The galactic plane, and the location of one LPRT (GLEAM-X) J162759.5-523504.3, showing why it is hard to trace the signal to a specific source against such a busy background.
However, in reviewing archival data from the Low Frequency Array (LOFAR) radio telescope, de Ruiter found a pulse from 2015 in the direction of Ursa Major, far from the galactic plane, which was catchily named ILTJ1101+5521. de Ruiter kept digging and found seven pulses from ILTJ1101+5521, each lasting 30 to 90 seconds, indicating she had an LPRT with a 125-minute period.
Follow-up observations failed to find anything in the radio band, but revealed a red dwarf at the right spot 1,600 light-years away and moving in a 125-minute orbit. The light from the system was also revealing, containing more blue than a typical red dwarf of this size. The team attribute this to a white dwarf so close to the red dwarf, and sufficiently faint, we can’t separate them.
de Ruiter and co-authors conclude the red and white dwarfs orbit each other, with a 125-minute period. de Ruiter told IFLScience the pair would be tidally locked, so their rotation rates match their orbits and both always face the same part of the other star.
“It was especially cool to add new pieces to the puzzle,” de Ruiter said in a statement. “We worked with experts from all kinds of astronomical disciplines.

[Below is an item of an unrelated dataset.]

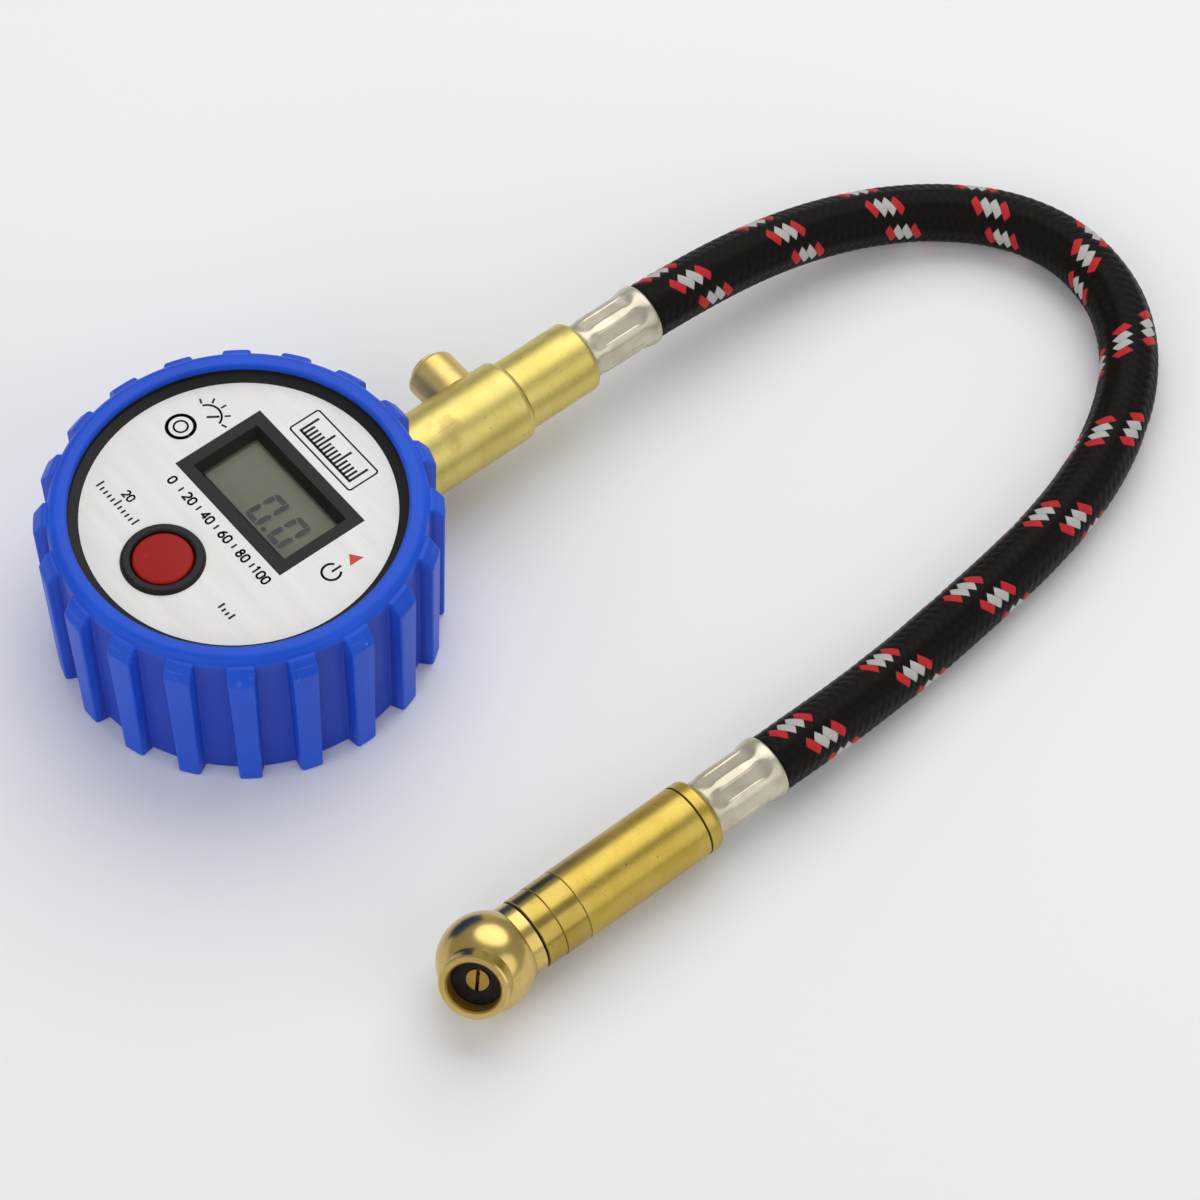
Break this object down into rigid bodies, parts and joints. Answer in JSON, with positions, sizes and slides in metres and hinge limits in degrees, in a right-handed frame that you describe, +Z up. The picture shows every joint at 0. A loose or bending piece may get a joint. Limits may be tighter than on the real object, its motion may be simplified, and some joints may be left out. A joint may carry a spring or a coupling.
{
  "type": "tyre pressure gauge",
  "caption": "Digital tyre pressure gauge: a round display head in a ribbed rubber boot, a brass valve body with a bleed button, a braided hose and a swivelling angled chuck.",
  "frame": {"origin": "centre of the boot's base, on the table", "axes": "+Z up out of the display, +Y along the brass body away from the head, +X to the right of the display as it is read"},
  "size_m": [0.1211, 0.1919, 0.0319],
  "materials": {
    "boot_rubber": "matt moulded rubber",
    "case_black": "fine satin",
    "plate_white": "satin",
    "window_clear": "clear",
    "lcd_grey": "satin",
    "strip_pink": "matt",
    "button_red": "satin",
    "board_green": "satin",
    "cell_can": "printed sleeve",
    "contact_steel": "plated",
    "screw_steel": "plated",
    "sensor_steel": "satin",
    "brass_turned": "turned, satin",
    "ferrule_nickel": "plated, satin",
    "hose_black": "braided cover",
    "seal_black": "matt"
  },
  "bodies": {
    "gauge": {"rubber_boot": "boot_rubber", "case_back": "case_black", "case_front": "case_black", "face_plate": "plate_white", "display_window": "window_clear", "lcd_panel": "lcd_grey", "elastomer_strips": "strip_pink", "tact_switch": "contact_steel", "circuit_board": "board_green", "battery_cells": "cell_can", "contact_springs": "contact_steel", "contact_plates": "contact_steel", "battery_cover": "case_black", "case_screws": "screw_steel", "stem_nut": "brass_turned", "pressure_sensor": "sensor_steel", "sensor_seal": "seal_black", "valve_body": "brass_turned", "bleed_housing": "brass_turned", "bleed_spring": "contact_steel", "hose_adaptor": "brass_turned", "adaptor_seal": "seal_black", "gauge_ferrule": "ferrule_nickel", "hose": "hose_black", "chuck_ferrule": "ferrule_nickel", "chuck_tail": "brass_turned", "tail_seal": "seal_black", "chuck_barrel": "brass_turned", "swivel_collar": "brass_turned", "gland_ring": "brass_turned"},
    "power_button_group": {"power_button": "button_red", "switch_plunger": "case_black"},
    "bleed_button_group": {"bleed_button": "brass_turned", "bleed_stem": "brass_turned", "bleed_seal": "seal_black"},
    "swivel_head": {"chuck_head": "brass_turned", "chuck_washer": "seal_black", "depressor_pin": "brass_turned", "swivel_clip": "contact_steel", "swivel_seal": "seal_black"}
  },
  "joints": [
    {"name": "power_button_press", "type": "slide", "parent": "gauge", "child": "power_button_group", "axis": [0, 0, -1], "range_m": [0, 0.0008], "stiffness_N_per_m": 2000, "springref_m": -0.0004},
    {"name": "bleed_button_press", "type": "slide", "parent": "gauge", "child": "bleed_button_group", "axis": [1, 0, 0], "range_m": [0, 0.0012], "stiffness_N_per_m": 1500, "springref_m": -0.0008, "deforming": ["bleed_spring"]},
    {"name": "chuck_swivel", "type": "hinge", "parent": "gauge", "child": "swivel_head", "pos_m": [0.0794, -0.0128, 0.008], "axis": [0, 1, 0], "continuous": true}
  ]
}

With different techniques and observations, we got a little closer to the solution step by step.”
One explanation might be a system with a very elongated orbit that emits a burst of static every time the stars get closest, but de Ruiter told IFLScience that this is very unlikely. Although the team has not been able to measure the eccentricity of the orbit with certainty, de Ruiter said they “think it is very circular, which is usually the case for stars in such tight orbits.” That means the signal was probably continuous, but was sweeping the sky like a lighthouse (or an ordinary pulsar) and only detectable when pointed at us.

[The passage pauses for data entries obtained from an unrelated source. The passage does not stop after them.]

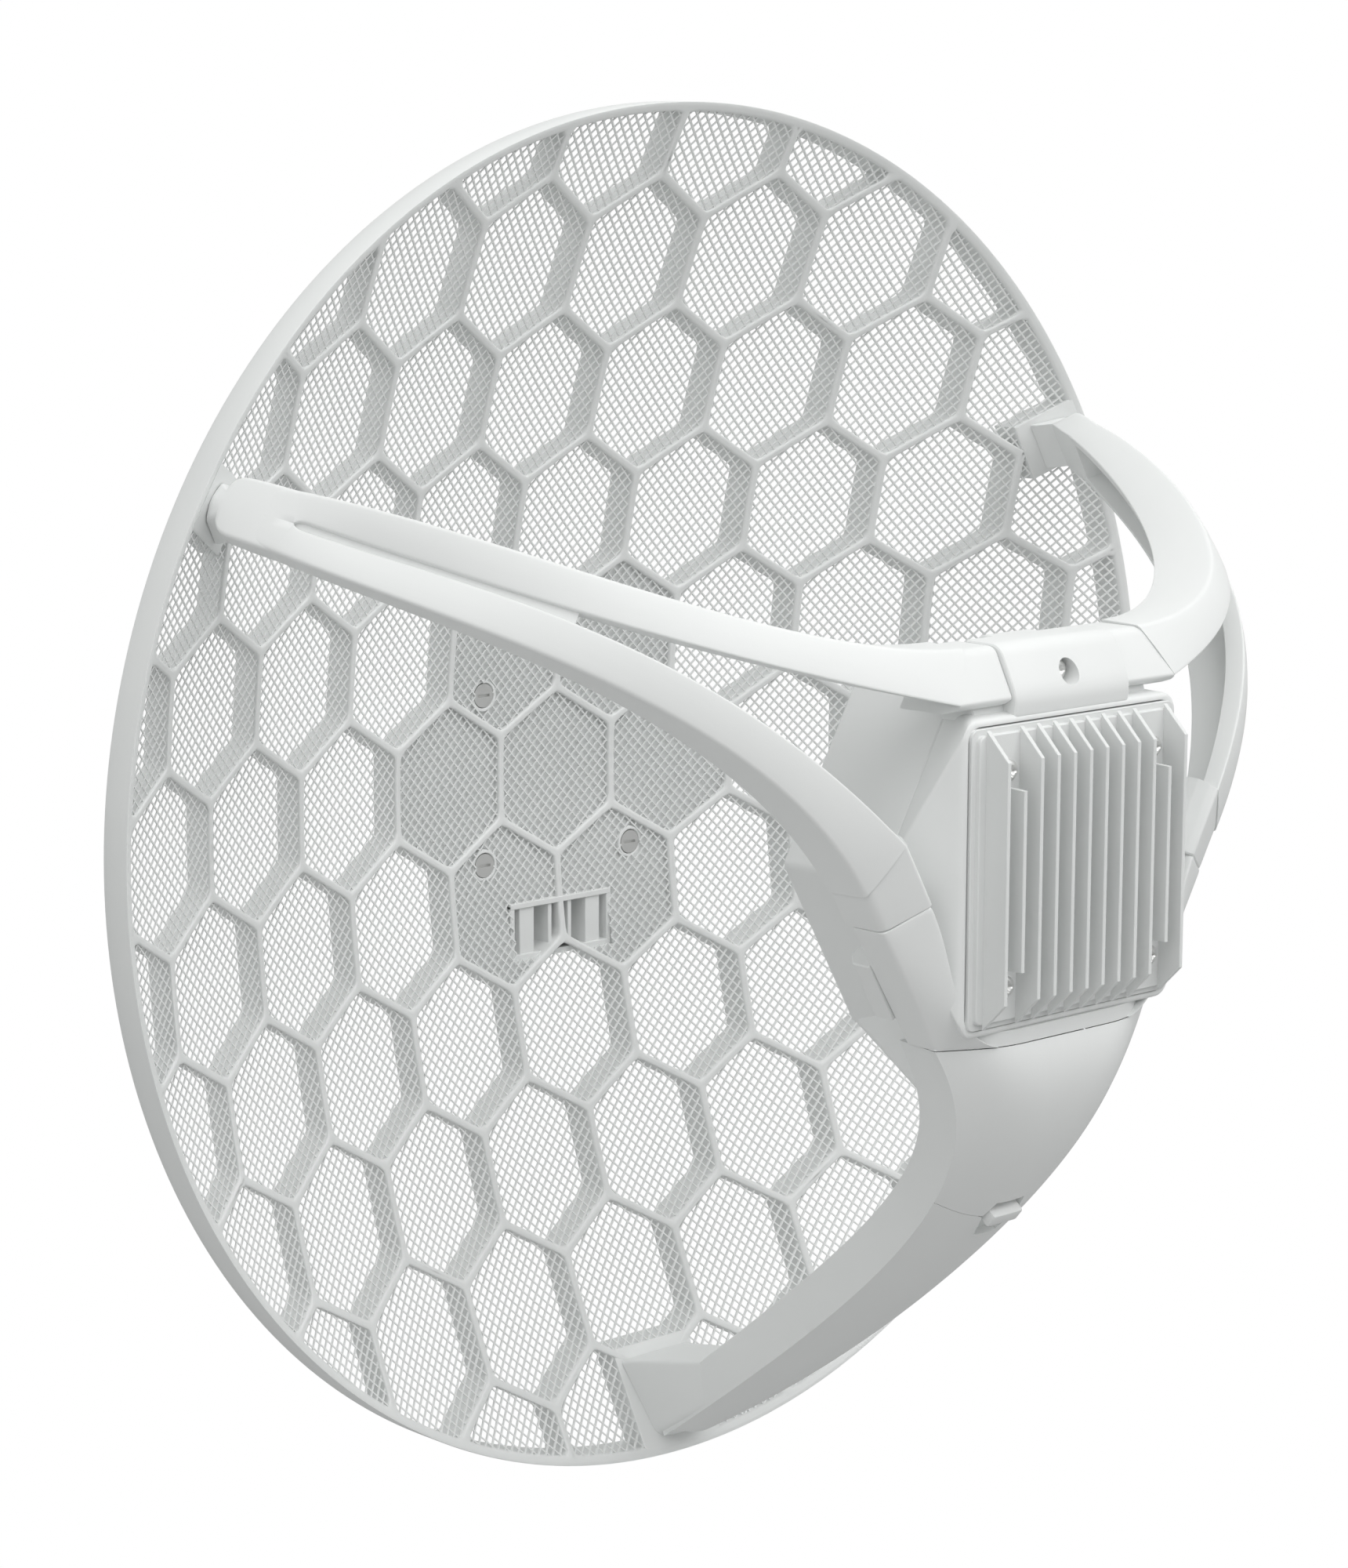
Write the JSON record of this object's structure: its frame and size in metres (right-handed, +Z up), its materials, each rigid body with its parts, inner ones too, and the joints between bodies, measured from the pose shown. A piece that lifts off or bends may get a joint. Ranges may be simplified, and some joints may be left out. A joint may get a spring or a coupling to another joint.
{
  "type": "wireless router",
  "caption": "Outdoor dish router: a honeycomb grid reflector on a pole saddle, with a finned router head held at the focus by three arms joined as hoops.",
  "frame": {"origin": "on the pole axis, level with the middle of the dish", "axes": "+Z up along the pole, -Y along the beam from the dish to the head, +X to the right seen from the front"},
  "size_m": [0.391, 0.2301, 0.391],
  "materials": {
    "casting": "fine satin powder coat, light grey white",
    "shell": "moulded plastic with fine spark texture, light grey white",
    "sink": "light grey powder coat on cast alloy, fine grain",
    "steel": "zinc plated steel",
    "rubber": "soft moulded gasket",
    "pad": "soft silicone pad",
    "board": "green solder mask",
    "chip": "black moulded package",
    "can": "tinned sheet steel",
    "copper": "tinned copper",
    "laminate": "pale laminate",
    "button": "black plastic",
    "clear": "clear moulded plastic"
  },
  "bodies": {
    "router": {"reflector": "casting", "pole_bracket": "shell", "bracket_screws": "steel", "arm_left": "shell", "arm_right": "shell", "arm_bottom": "shell", "rear_housing": "shell", "front_housing": "shell", "housing_seal": "rubber", "crown_screw": "steel", "heat_sink": "sink", "heat_sink_screws": "steel", "thermal_pad": "pad", "main_board": "board", "processor": "chip", "shield_can": "can", "antenna_plate": "laminate", "antenna_patch": "copper", "antenna_posts": "steel", "board_screws": "steel", "ethernet_jack": "can", "reset_switch": "chip", "light_guide": "clear"},
    "door": {"port_door": "shell"},
    "latch": {"door_latch": "shell"},
    "button": {"reset_button": "button"}
  },
  "joints": [
    {"name": "door_hinge", "type": "hinge", "parent": "router", "child": "door", "pos_m": [0, -0.2303, -0.0446], "axis": [-1, 0, 0], "range_deg": [0, 60]},
    {"name": "latch_slide", "type": "slide", "parent": "door", "child": "latch", "axis": [0, -0.665, 0.7469], "range_m": [0, 0.0015], "stiffness_N_per_m": 400, "springref_m": -0.001},
    {"name": "reset_press", "type": "slide", "parent": "router", "child": "button", "axis": [0, 0, 1], "range_m": [0, 0.0008], "stiffness_N_per_m": 500, "springref_m": -0.001}
  ]
}
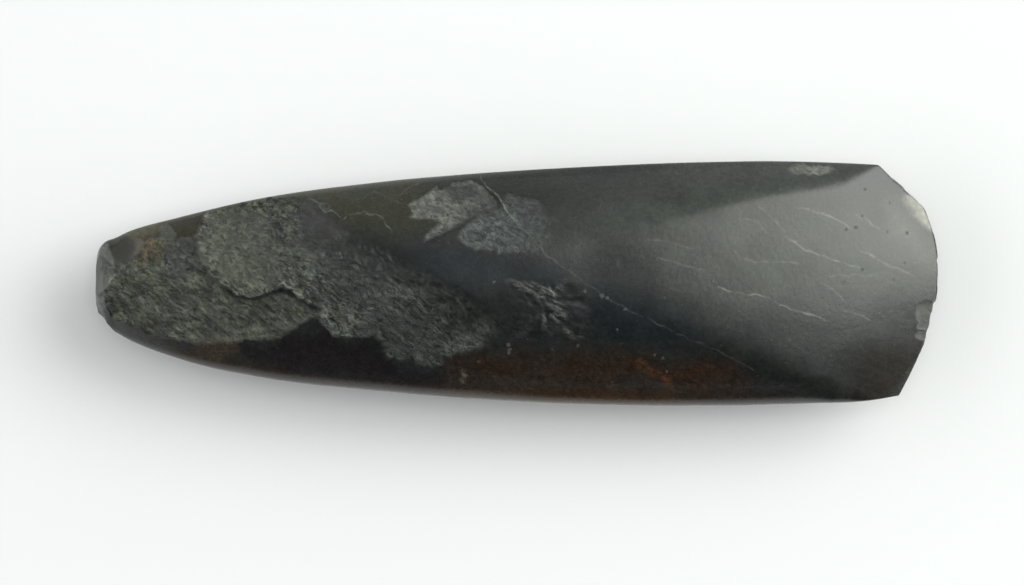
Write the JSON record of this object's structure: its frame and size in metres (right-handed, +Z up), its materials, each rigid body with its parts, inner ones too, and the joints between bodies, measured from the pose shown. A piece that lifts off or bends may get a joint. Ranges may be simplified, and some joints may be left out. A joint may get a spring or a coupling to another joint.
{
  "type": "polished stone axe head",
  "caption": "Polished stone axe head with a broad lens section between narrow upright sides, a flaked blunt butt and a curved ground cutting edge, lying on its belly.",
  "frame": {"origin": "middle of the bounding box in X and Y, at the height of the surface that the axe head lies on", "axes": "+X from the butt to the cutting edge, +Y towards the blade's clipped corner, +Z up through the flaked face"},
  "size_m": [0.1612, 0.0468, 0.0286],
  "materials": {
    "greenstone": "satin"
  },
  "bodies": {
    "root": {"axe_head": "greenstone"}
  },
  "joints": []
}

The paper reporting the observation was written before the publication of the finding of the red dwarf associated with GLEAM-X J0704−37. de Ruiter told IFLScience that the two seem to be very similar, other than GLEAM-X J0704−37 being more distant, and its finders haven’t observed the blue light that would confirm their suspicion of a white dwarf partner.

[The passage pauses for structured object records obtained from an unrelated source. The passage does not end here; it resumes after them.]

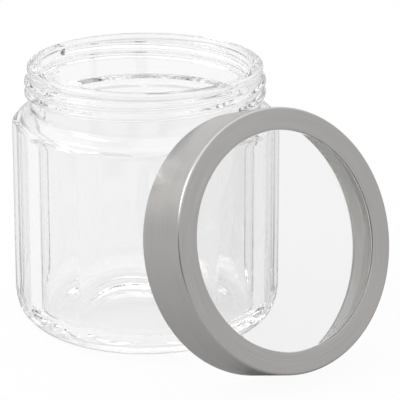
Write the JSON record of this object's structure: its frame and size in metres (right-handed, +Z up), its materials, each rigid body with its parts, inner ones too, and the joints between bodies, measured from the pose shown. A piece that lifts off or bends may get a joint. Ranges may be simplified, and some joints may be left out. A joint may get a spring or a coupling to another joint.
{
  "type": "candle jar",
  "caption": "Faceted clear glass candle jar with screw thread, open, its brushed steel lid with clear window leaning on it.",
  "frame": {"origin": "jar axis on the plane the jar stands on", "axes": "+Z up along the jar axis, the lid stands in front of the jar towards -Y, +X to the right seen from the front"},
  "size_m": [0.1229, 0.1748, 0.1233],
  "materials": {
    "glass_jar": "clear pressed soda-lime glass",
    "lid_band": "brushed round the ring",
    "lid_window": "clear and polished",
    "lid_insert": "moulded, semi-gloss",
    "lid_gasket": "soft matt"
  },
  "bodies": {
    "jar": {"glass_jar": "glass_jar"},
    "seal": {"lid_gasket": "lid_gasket"},
    "lid": {"lid_band": "lid_band", "lid_window": "lid_window", "lid_insert": "lid_insert"}
  },
  "joints": [
    {"name": "lid_lift", "type": "slide", "parent": "jar", "child": "seal", "axis": [0, -0.5, 0.866], "range_m": [0, 0.16]},
    {"name": "lid_turn", "type": "hinge", "parent": "seal", "child": "lid", "pos_m": [0.0039, -0.07154, 0.05532], "axis": [0, -0.95, 0.3123], "continuous": true}
  ]
}
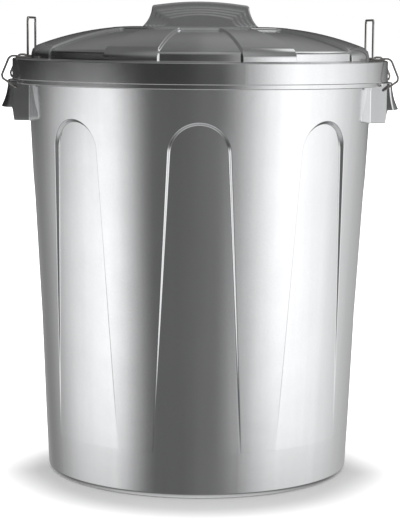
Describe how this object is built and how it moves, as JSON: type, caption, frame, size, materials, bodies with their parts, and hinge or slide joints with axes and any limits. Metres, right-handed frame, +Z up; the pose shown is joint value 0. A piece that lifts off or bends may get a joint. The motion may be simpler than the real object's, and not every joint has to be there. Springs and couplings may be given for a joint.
{
  "type": "plastic trash can with lid",
  "caption": "Round tapered plastic bin with panelled wall, side handles, a domed lift-off lid with a grip, and wire clips that hold the lid down.",
  "frame": {"origin": "middle of the base, on the floor", "axes": "+Z up, X through the two handles and clips, -Y is the side that faces the viewer; the grip on the lid runs along X"},
  "size_m": [0.45, 0.424, 0.5313],
  "materials": {
    "silver_plastic": "silver pigmented polypropylene, moulded gloss",
    "plated_wire": "bright plated steel wire"
  },
  "bodies": {
    "bin": {"bin_body": "silver_plastic"},
    "lid": {"lid": "silver_plastic"},
    "bail_left": {"bail_left": "plated_wire"},
    "bail_right": {"bail_right": "plated_wire"}
  },
  "joints": [
    {"name": "lid_lift", "type": "slide", "parent": "bin", "child": "lid", "axis": [0, 0, 1], "range_m": [0, 0.3]},
    {"name": "bail_left_swing", "type": "hinge", "parent": "bin", "child": "bail_left", "pos_m": [-0.20403, 0, 0.4347], "axis": [0, -1, 0], "range_deg": [0, 130]},
    {"name": "bail_right_swing", "type": "hinge", "parent": "bin", "child": "bail_right", "pos_m": [0.20403, 0, 0.4347], "axis": [0, 1, 0], "range_deg": [0, 130]}
  ]
}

As to why attempts to retrieve the signal have failed, de Ruiter said there are many possible explanations. “It was only detected with LOFAR, so it might be the emission is only bright at very low radio frequencies,” the researcher told IFLScience. However, de Ruiter acknowledged the team followed up with LOFAR and saw nothing. “Other LPRTs are quite erratic,” she noted.
To understand why, we need to know how the interaction of red and white dwarfs produces such powerful radio emissions, but only rarely. Red dwarfs’ radio signals are orders of magnitude weaker than this, making an unlikely candidate. The authors write: “We conclude that the radio emission originates from the white dwarf or the interaction between the white dwarf and the M dwarf.” They suspect the white dwarf’s magnetic field has synchronized with the mutual orbit, but acknowledge “[t]he exact mechanism that produces the radio emission is unknown.”
Naturally, the team hopes to make follow-up observations of ILTJ1101+5521 at many wavelengths, but they’re also keen to find more examples. de Ruiter told IFLScience, “Initially it was thought LPRTs had something to do with neutron stars, which mostly lie in the galactic plane. White dwarfs are distributed more uniformly, so we can adjust the search strategy.”
de Ruiter also told IFLScience, “Some LPRTs have periods of only 18 minutes. That’s a very short orbital period, so it is likely there are two types.” The researcher thinks what might be called medium-period radio transients probably do involve neutron stars, but the details remain unknown.
The study is published in Nature Astronomy.